30 novembre 2017. Un monaco di sessantatré anni si è dato fuoco a Dadho, Contea di Kardze, il 26 novembre, in segno di protesta contro i soprusi e i rigidi controlli esercitati dalla Cina sul popolo tibetano.
Tengha, nativo di Dadho, città situata nella Contea di Kardze, Prefettura Autonoma della Provincia del Sichuan, aveva studiato e praticato il Buddhismo per molti anni presso il monastero di Kardze. Aveva lasciato il monastero per motivi di salute.
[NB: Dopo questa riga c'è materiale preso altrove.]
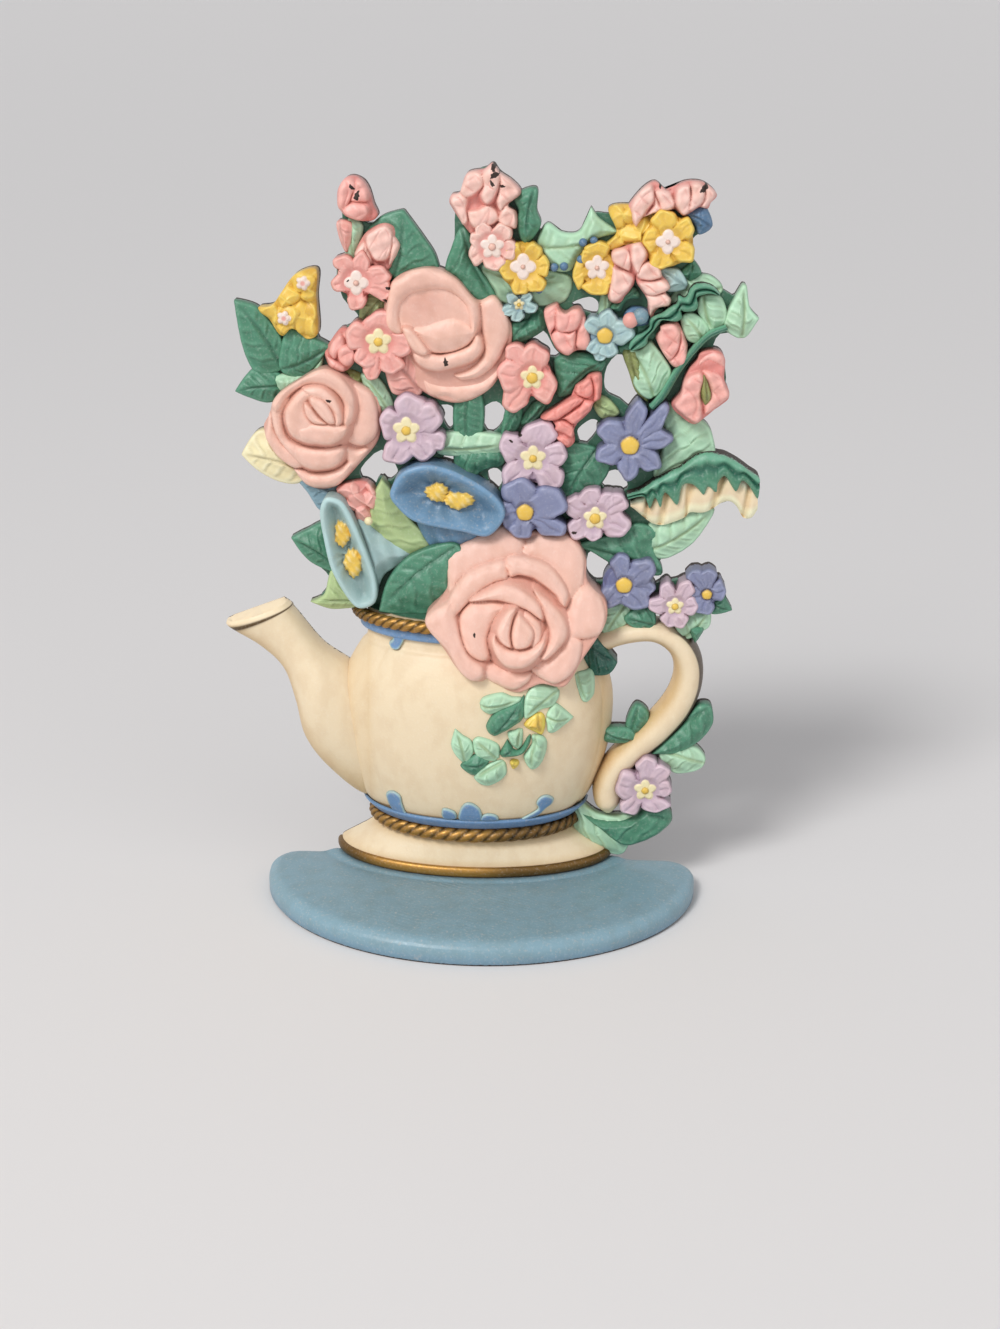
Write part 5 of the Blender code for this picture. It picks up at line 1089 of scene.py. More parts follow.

Della sua vita si conosce che aveva perso i genitori quando era bambino e che lascia tre fratelli di cui uno vive negli Stati Uniti e due a Lhasa. Nel 2005 Tengha aveva presenziato agli insegnamenti e all’iniziazione di Kalachakra celebrati ad Amravati, in India.
La notizia del nuovo caso di autoimmolazione è arrivata soltanto nella giornata di ieri assieme a un brevissimo video che mostra Tengha a terra, avvolto dalle fiamme, circondato da alcuni passanti in preghiera. Il filmato si interrompe bruscamente all’arrivo delle forze di sicurezza dotate di un estintore per spegnere le fiamme. Un amico del monaco, presente nel luogo dell’immolazione, ha fatto sapere che Tengha nel darsi alle fiamme ha gridato: “Vogliamo la libertà in Tibet”. Il suo corpo è stato portato immediatamente via dal personale di sicurezza e al momento non è dato sapere se il monaco sia deceduto o se invece sia sopravvissuto. Le autorità hanno reagito alla nuova immolazione dispiegando nella zona un ingente numero di forze di polizia e di militari.
Tengha è il quinto tibetano che in segno di protesta si dato fuoco in Tibet nel corso del 2017. Sono 150 i casi accertati di autoimmolazione all’interno del Tibet a partire dal 2009 e, di questi, 126 hanno avuto esito letale. Appresa la notizia della nuova autoimmolazione, Lobsang Sangay, presidente dell’Amministrazione Centrale Tibetana, si è detto profondamente rattristato per il gestro estremo di tanti giovani e vecchi, uomini e donne, monaci e monache. “I sacrifici di questi tibetani sono la dimostrazione che la repressione cinese in Tibet è diventata intollerabile. E’ arrivato il momento che il governo cinese presti attenzione alle istanze dei tibetani che chiedono la libertà e il ritorno del Dalai Lama. La questione del Tibet può essere risolta con un accordo amichevole attraverso l’Approccio della Via di Mezzo e la ripresa del dialogo con i rappresentanti tibetani”.
Notizie recentemente arrivate dal Tibet forniscono l’ennesima prova della repressione in atto all’interno del paese: al termine del 19°Congresso Nazionale del Partito Comunista le autorità hanno inviato gruppi di lavoro in molte località e monasteri delle regioni del Qinghai e del Sichuan obbligando i residenti a sottostare a sessioni di ri-educazione basate sui principi emersi dal Congresso. Soprattutto nelle località teatro di casi di autoimmolazione sono “in pieno svolgimento” attività di propaganda e corsi di insegnamento e training in sintonia con “lo spirito del 19°Congresso” perché “monaci e laici siano animati da spirito patriottico e condividano la stessa passione del Partito e del governo”.